Emotionally, I was depressed, anxious and obsessive. Depressed because I hated being hungry all the time and having to eat things that tasted like cardboard or rubber, depressed because no matter what I did, I could never lose weight and keep it off. Anxious because I never knew where I could get “suitable” food, and I hated anyone knowing I was on a diet. Anxious because my blood sugar was always low and I was shaky and couldn’t concentrate. Obsessive because food might actually GET me, if I let down my guard.
Yet all of this was supposed to benefit my health? How?

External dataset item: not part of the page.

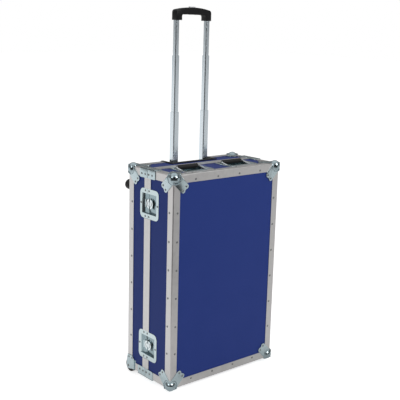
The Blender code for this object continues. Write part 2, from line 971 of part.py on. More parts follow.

We all know that diets fail on the long term in 95% of cases, with weight regain plus more, but we never talk about how bloody miserable dieting is. How nobody is actually happy while they are dieting, and because 95% of them find diets fail, they’re not happy in the long term either. The whole diet culture just sets people, particularly women, up to be miserable all the time, both during dieting and then when it inevitably fails.
And this is supposed to be for our health? This is supposed to be “taking care of ourselves”.
I call bullshit.
Instead, we can put all that crap behind us, re-learn to eat to nourish us, let go of exercising as some kind of penance and learn to find activity that we enjoy and live our lives to the fullest no matter what our weight.
I know which sounds like taking care of myself to me.